Rugoff, a serious, professorial New Yorker with a deadpan sense of humour, takes it as a fitting label for our current era. ‘I was struck,’ Rugoff explains, ‘by this question of art, which is supposed to be the realm of artifice and distance from reality. How does that function in an age when lying and fiction-making have been taken over by politicians?’
The big novelty this year is Rugoff’s decision to present works by his chosen 79 artists or collectives twice — first in the neoclassical halls of the Central Pavilion in the Giardini, and again in the Arsenale’s former naval yards. The idea is partly to show how varied an artist’s output can be.
But it also stems from the curator’s belief that, in an age of wall-building and entrenched positions, art is a ‘unique cultural area, where we’re asked to think in ways that reflect how complex we actually are’.
Among the artists creating new work for the Biennale, Rugoff singles out Michael Armitage, Njideka Akunyili Crosby and George Condo, as well as Hito Steyerl, whose ‘two major new installations will be key moments’.

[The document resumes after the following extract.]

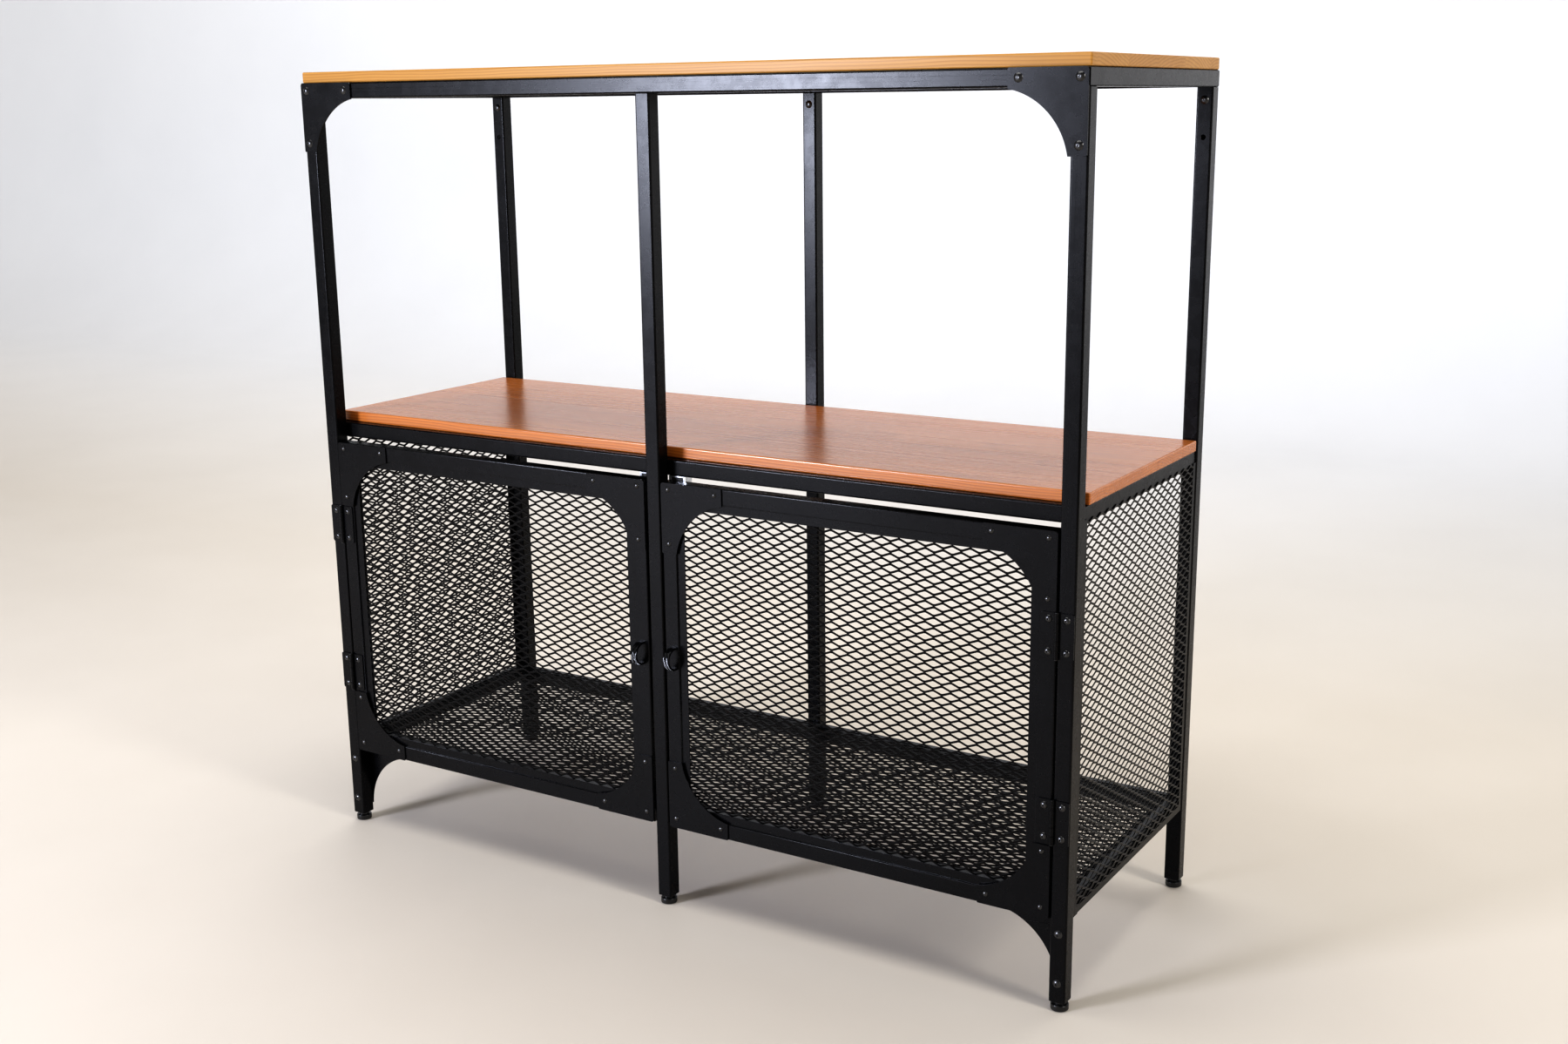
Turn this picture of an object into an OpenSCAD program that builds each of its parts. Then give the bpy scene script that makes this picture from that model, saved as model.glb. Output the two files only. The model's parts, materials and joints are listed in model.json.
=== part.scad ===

He has also commissioned what he believes to be the first augmented-reality piece in an art biennial — an app by US artist Darren Bader that will allow visitors to ‘go around and see alternative monuments in Venice’.
Rugoff is also the first curator to have achieved gender parity in his selection. Asked if this was happenstance or affirmative action, he replies, ‘A little bit of both... nobody was getting a show because of their gender or race, but I don’t think things are going to change on their own.’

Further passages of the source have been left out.